▶ **Your instructions**
Return, word for word, every line that follows.
---------- Dataset content ----------
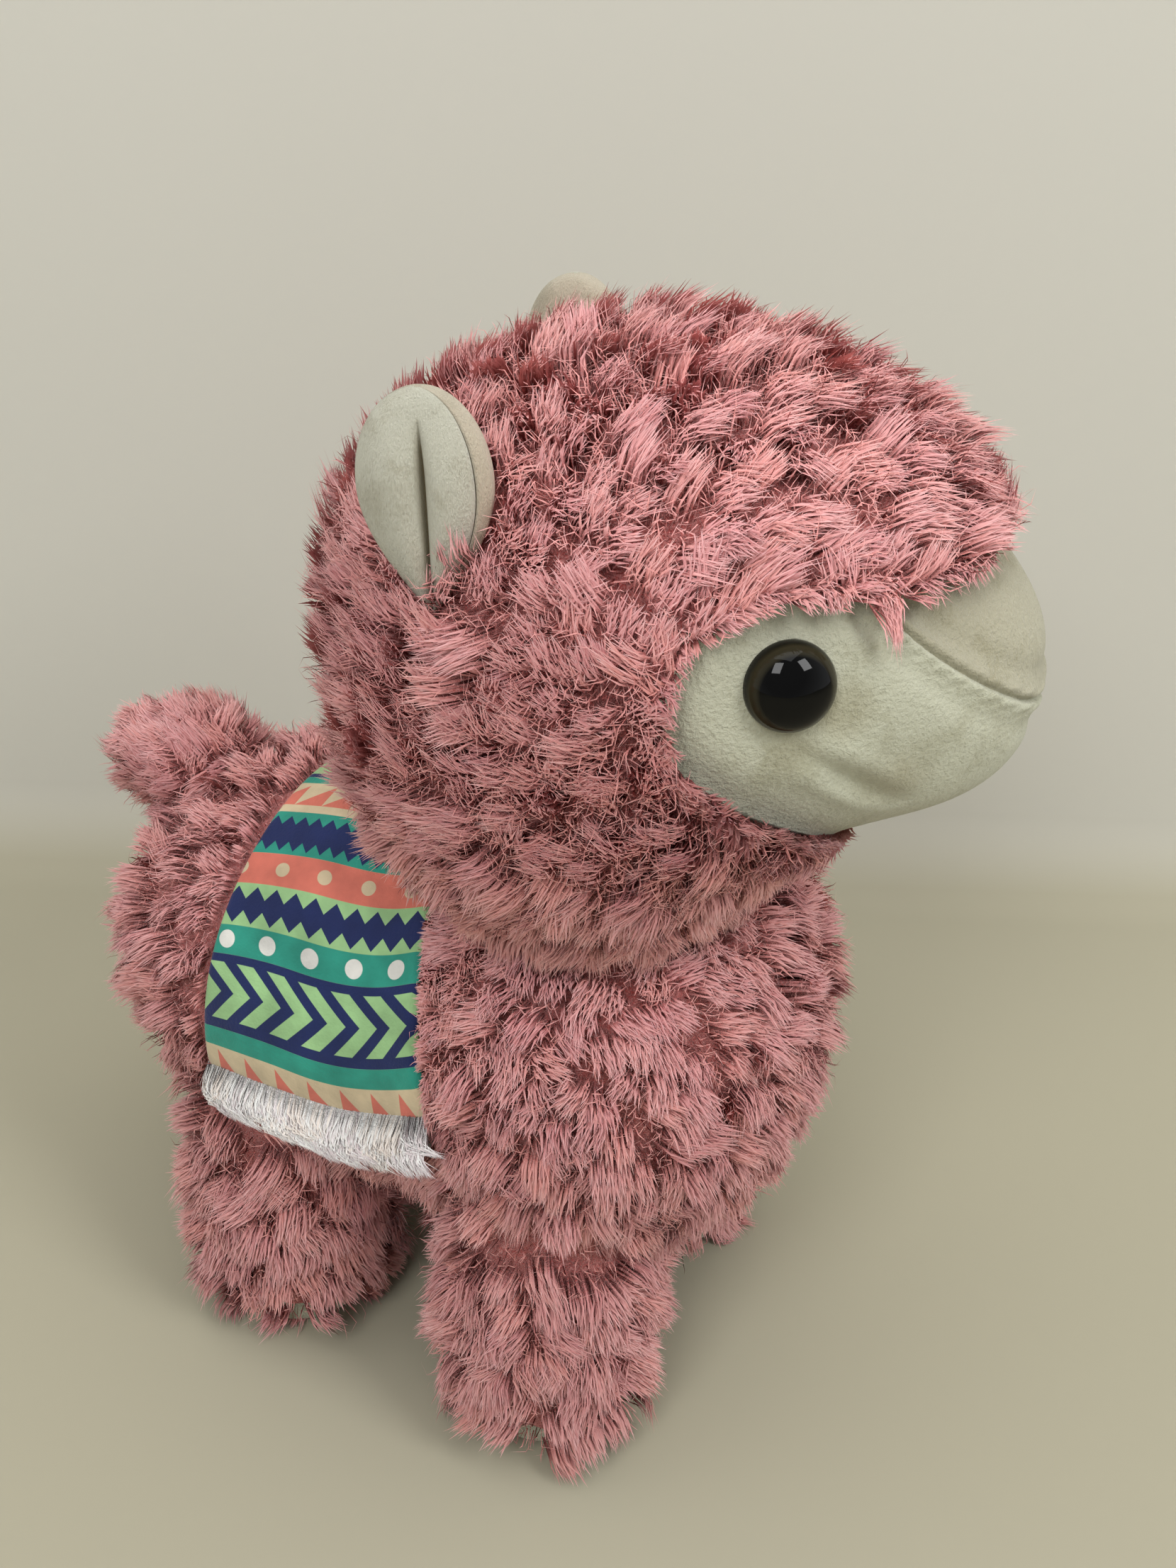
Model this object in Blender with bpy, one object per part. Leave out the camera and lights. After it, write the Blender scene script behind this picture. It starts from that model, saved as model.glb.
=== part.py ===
"""Plush llama: tufted pink fur, cream face, ears and feet, and a printed saddle blanket.

It faces -Y, +X is its left side and +Z is up. The soles stand on z = 0, and the box
around the whole toy is centred on the origin. Every size is in metres.
"""

import bpy
import bmesh
import numpy as np
from functools import lru_cache
from math import cos, pi, radians, sin, sqrt
from mathutils import Matrix, Vector

for thing in list(bpy.data.objects):
    bpy.data.objects.remove(thing, do_unlink=True)

# Fabrics and fits
FUR_DEPTH = 0.009
TUFT_RISE = 0.0048
TUFT_DIP = 0.0030
TUFT_LEAN = 0.0040
BARE_REACH = 0.014
MINKY_DEPTH = 0.0030
SEAM_GAP = 0.0003
SEED = 7

# How finely the fur and the hidden surfaces are faceted
HEAD_POINTS = 560
BODY_POINTS = 550
LEG_SEGMENTS = 14
TAIL_POINTS = 110
SKIN_POINTS = 140
FACE_POINTS = 320
ROUND_SEGMENTS = 12

# Body
CHEST_WIDTH = 0.124
CHEST_LENGTH = 0.104
CHEST_HEIGHT = 0.128
CHEST_FORWARD = 0.032
RUMP_WIDTH = 0.120
RUMP_LENGTH = 0.150
RUMP_HEIGHT = 0.110
RUMP_BACK = 0.037
BELLY_CLEARANCE = 0.044
RUMP_LIFT = 0.000
BODY_BLEND = 0.022
NECK_SINK = 0.016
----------
▶ **Result of the task**
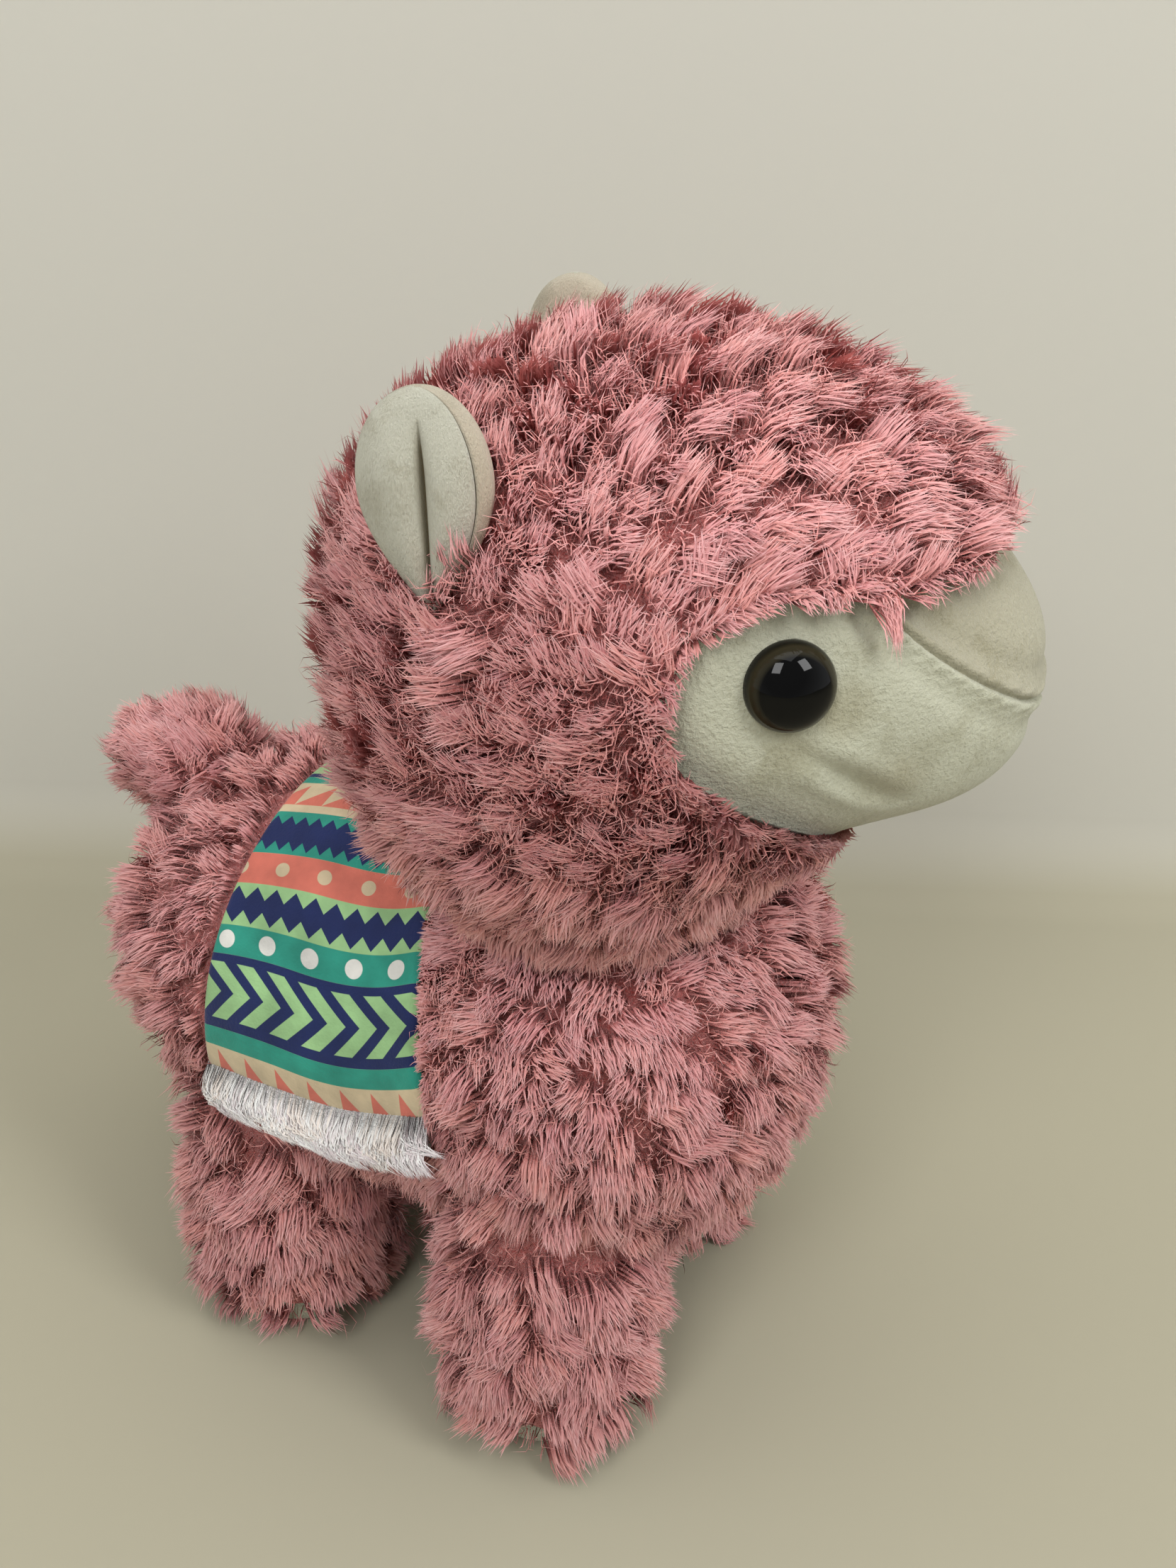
Model this object in Blender with bpy, one object per part. Leave out the camera and lights. After it, write the Blender scene script behind this picture. It starts from that model, saved as model.glb.
=== part.py ===
"""Plush llama: tufted pink fur, cream face, ears and feet, and a printed saddle blanket.

It faces -Y, +X is its left side and +Z is up. The soles stand on z = 0, and the box
around the whole toy is centred on the origin. Every size is in metres.
"""

import bpy
import bmesh
import numpy as np
from functools import lru_cache
from math import cos, pi, radians, sin, sqrt
from mathutils import Matrix, Vector

for thing in list(bpy.data.objects):
    bpy.data.objects.remove(thing, do_unlink=True)

# Fabrics and fits
FUR_DEPTH = 0.009
TUFT_RISE = 0.0048
TUFT_DIP = 0.0030
TUFT_LEAN = 0.0040
BARE_REACH = 0.014
MINKY_DEPTH = 0.0030
SEAM_GAP = 0.0003
SEED = 7

# How finely the fur and the hidden surfaces are faceted
HEAD_POINTS = 560
BODY_POINTS = 550
LEG_SEGMENTS = 14
TAIL_POINTS = 110
SKIN_POINTS = 140
FACE_POINTS = 320
ROUND_SEGMENTS = 12

# Body
CHEST_WIDTH = 0.124
CHEST_LENGTH = 0.104
CHEST_HEIGHT = 0.128
CHEST_FORWARD = 0.032
RUMP_WIDTH = 0.120
RUMP_LENGTH = 0.150
RUMP_HEIGHT = 0.110
RUMP_BACK = 0.037
BELLY_CLEARANCE = 0.044
RUMP_LIFT = 0.000
BODY_BLEND = 0.022
NECK_SINK = 0.016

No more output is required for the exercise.